Meyveleri dalların ellerinde masum çocuklar gibi görmek, rüzgarın esmesiyle oynamaları, latif ağızları, kerem eliyle yeşillenen yapraklar, lütuf neşesiyle tebesüm eden çiçekler, gülen meyveler, tadlar, kokular, tatmaklar sonra bunların hepsini esma ile bağlantılı anlatmak, gözlem, beşerileştirme, sonra esma ile mühürleme. Sanat harikalarıyla dolu okumalar.

İlimlerin kainata yansımaları yine esmalarla ilişkileri anlatılır, bunlar da esma okumalarıdır.

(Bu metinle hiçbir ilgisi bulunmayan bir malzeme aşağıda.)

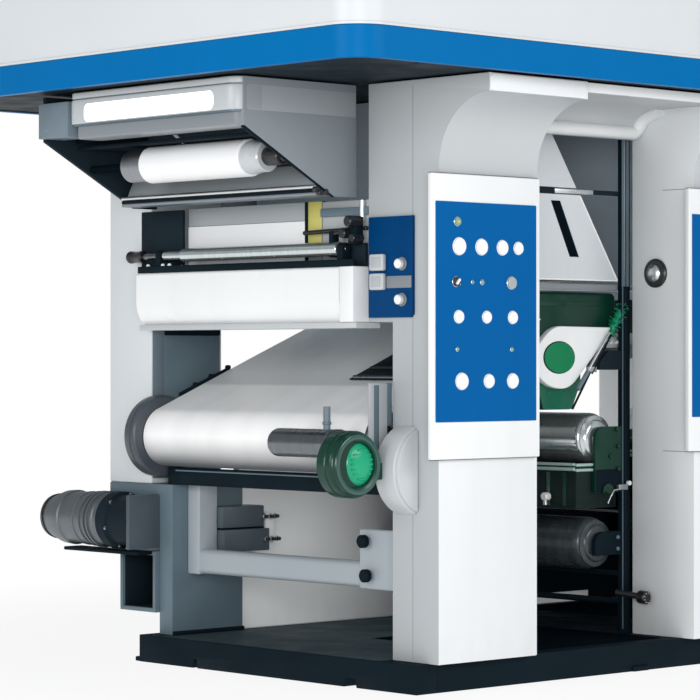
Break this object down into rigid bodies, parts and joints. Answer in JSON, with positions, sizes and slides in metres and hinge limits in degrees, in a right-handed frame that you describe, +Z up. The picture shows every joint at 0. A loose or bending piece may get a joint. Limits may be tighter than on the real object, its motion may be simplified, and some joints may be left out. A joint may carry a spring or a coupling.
{
  "type": "rotogravure printing press",
  "caption": "Rotogravure press with operator columns, button panels, a draw roller with web, turning print and ink rollers, and an overhead dryer canopy.",
  "frame": {"origin": "middle of the machine's overall footprint, on the floor", "axes": "+X along the press away from the web's entry end, +Y from the operator side to the drive side, +Z up"},
  "size_m": [4.64, 2.56, 3.05],
  "materials": {
    "white_paint": "satin",
    "light_grey_paint": "satin",
    "slate_paint": "satin",
    "black_paint": "satin",
    "blue_paint": "satin",
    "green_paint": "gloss",
    "chromed_steel": "polished",
    "dark_rubber": "smooth",
    "dark_steel": "brushed",
    "white_film": "gloss"
  },
  "bodies": {
    "press": {"canopy_housing": "white_paint", "column_cover_1": "white_paint", "column_cover_2": "white_paint", "column_cover_3": "white_paint", "end_beam": "white_paint", "side_boss": "white_paint", "cam_plate_1": "white_paint", "cam_plate_2": "white_paint", "front_column_1": "light_grey_paint", "front_column_2": "light_grey_paint", "front_column_3": "light_grey_paint", "header_1": "light_grey_paint", "header_2": "light_grey_paint", "drive_column_1": "light_grey_paint", "drive_column_2": "light_grey_paint", "drive_column_3": "light_grey_paint", "low_drive_panel_1": "light_grey_paint", "low_drive_panel_2": "light_grey_paint", "hood_shell": "light_grey_paint", "hood_back": "light_grey_paint", "c_frame": "light_grey_paint", "dryer_box_1": "light_grey_paint", "dryer_box_2": "light_grey_paint", "drive_leg_1": "slate_paint", "drive_leg_2": "slate_paint", "drive_leg_3": "slate_paint", "high_drive_panel_1": "slate_paint", "high_drive_panel_2": "slate_paint", "canopy_soffit": "slate_paint", "hood_far_cheek": "slate_paint", "valve_block": "slate_paint", "cable_box": "slate_paint", "plinth": "black_paint", "near_frame_1": "black_paint", "near_frame_2": "black_paint", "far_frame_1": "black_paint", "far_frame_2": "black_paint", "guide_carrier": "black_paint", "web_bar": "black_paint", "canopy_band": "blue_paint", "button_panel_1": "blue_paint", "button_panel_2": "blue_paint", "button_panel_3": "blue_paint", "switch_panel": "blue_paint", "blade_carriage_1": "green_paint", "blade_carriage_2": "green_paint", "ink_pan_1": "green_paint", "ink_pan_2": "green_paint", "drive_housing": "green_paint", "drive_motor": "dark_steel", "side_motor": "dark_steel", "web": "white_film", "web_plate": "white_film"},
    "hood_roller": {"hood_roller": "white_film"},
    "guide_roller": {"guide_roller": "chromed_steel"},
    "draw_roller": {"draw_roller": "dark_steel"},
    "gravure_cylinder_1": {"gravure_cylinder_1": "chromed_steel"},
    "ink_roller_1": {"ink_roller_1": "dark_rubber"},
    "gravure_cylinder_2": {"gravure_cylinder_2": "chromed_steel"},
    "ink_roller_2": {"ink_roller_2": "dark_rubber"}
  },
  "joints": [
    {"name": "hood_roller_spin", "type": "hinge", "parent": "press", "child": "hood_roller", "pos_m": [-1.94, 0, 1.9], "axis": [0, 1, 0], "continuous": true},
    {"name": "guide_roller_spin", "type": "hinge", "parent": "press", "child": "guide_roller", "pos_m": [-1.66, 0, 1.575], "axis": [0, 1, 0], "continuous": true},
    {"name": "draw_roller_spin", "type": "hinge", "parent": "press", "child": "draw_roller", "pos_m": [-1.6075, 0, 0.8775], "axis": [0, 1, 0], "continuous": true},
    {"name": "gravure_cylinder_1_spin", "type": "hinge", "parent": "press", "child": "gravure_cylinder_1", "pos_m": [-0.405, 0, 0.87], "axis": [0, 1, 0], "continuous": true},
    {"name": "ink_roller_1_spin", "type": "hinge", "parent": "press", "child": "ink_roller_1", "pos_m": [-0.405, 0, 0.462], "axis": [0, 1, 0], "continuous": true},
    {"name": "gravure_cylinder_2_spin", "type": "hinge", "parent": "press", "child": "gravure_cylinder_2", "pos_m": [0.965, 0, 0.87], "axis": [0, 1, 0], "continuous": true},
    {"name": "ink_roller_2_spin", "type": "hinge", "parent": "press", "child": "ink_roller_2", "pos_m": [0.965, 0, 0.462], "axis": [0, 1, 0], "continuous": true}
  ]
}
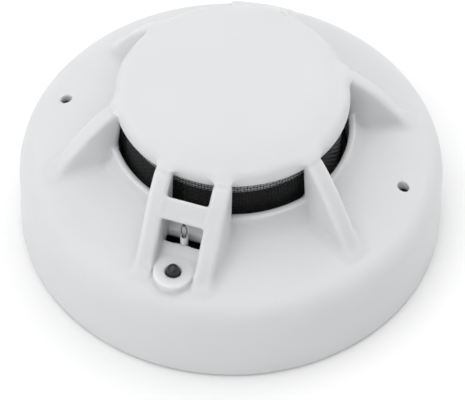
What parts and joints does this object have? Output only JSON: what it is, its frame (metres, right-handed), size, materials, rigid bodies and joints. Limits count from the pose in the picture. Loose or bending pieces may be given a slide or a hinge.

Bediüzzaman birçok ilimlerden veriler alır, metaforlar alır ve bir hakikatı ortaya çıkarır. “Kozmoğrafyanın itirafıyla dahi “( 6 P) “ Ey biçare müflis felsefi”(10 P) “Ey kozmoğrafyacı efendi”(19 P)” Ey coğrafyacı efendi “(22 P) hitapları onların yanlış bakış açılarını tashih içindir.

Esma okumalarından bazı örnekler vermekle yetindik.